Token Economics: The Hidden Cost Model of AI Agent Operations

AGENT.CEO TEAM·SEP 08, 2026·8 min read
Technicalcyborgenictoken-economicscost-optimizationprompt-cachingcontext-compaction

Most teams tracking their AI spend look at one number: total API cost. That is like managing a factory by watching the electricity bill. In a Cyborgenic Organization, where AI agents hold real operational roles and run 24/7, token economics is the discipline that separates a sustainable operation from one that bleeds money until someone pulls the plug.

At GenBrain AI, we run six agents around the clock through agent.ceo. Our total spend is $1,000 per month. It was $1,800 per month before we understood token economics. This post breaks down every lever we pulled to get there -- and how you can apply the same thinking to your own agent fleet.

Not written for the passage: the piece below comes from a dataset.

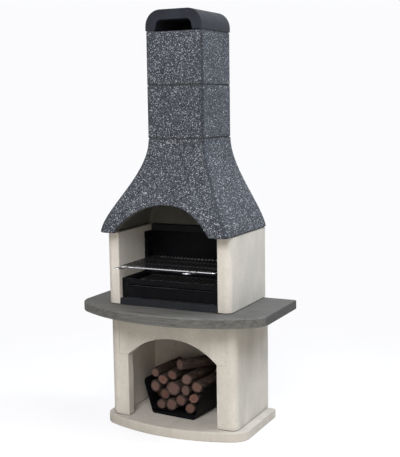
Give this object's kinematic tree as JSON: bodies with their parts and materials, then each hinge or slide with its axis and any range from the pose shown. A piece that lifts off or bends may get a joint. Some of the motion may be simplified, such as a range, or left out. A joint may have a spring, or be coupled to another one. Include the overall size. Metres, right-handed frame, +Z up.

Tokens Are Your Unit of Production

Every action an AI agent takes consumes tokens. But not all tokens cost the same, and that asymmetry is where optimization lives.

Here is the real breakdown across our six-agent fleet:

Token Category% of Total Tokens% of Total CostCost per 1M Tokens
Input (uncached)22%38%$3.00
Input (cache hit)41%6%$0.30
Input (cache write)12%22%$3.75
Output25%34%$15.00

The critical insight: 41% of our input tokens hit the prompt cache and cost 90% less than uncached reads. Before we optimized for caching, that number was 11%. That single change -- restructuring prompts and tool calls to maximize cache hits -- cut our monthly bill by $320.

Prompt Caching: The 5-Minute Window

When the beginning of your prompt matches a previously cached prefix, the provider serves those tokens from cache instead of reprocessing them. The cache has a TTL -- typically 5 minutes, extendable with keep-alive strategies.

For a Cyborgenic Organization, the optimization target is clear: keep agents active enough that the cache stays warm, and structure prompts so static portions come first.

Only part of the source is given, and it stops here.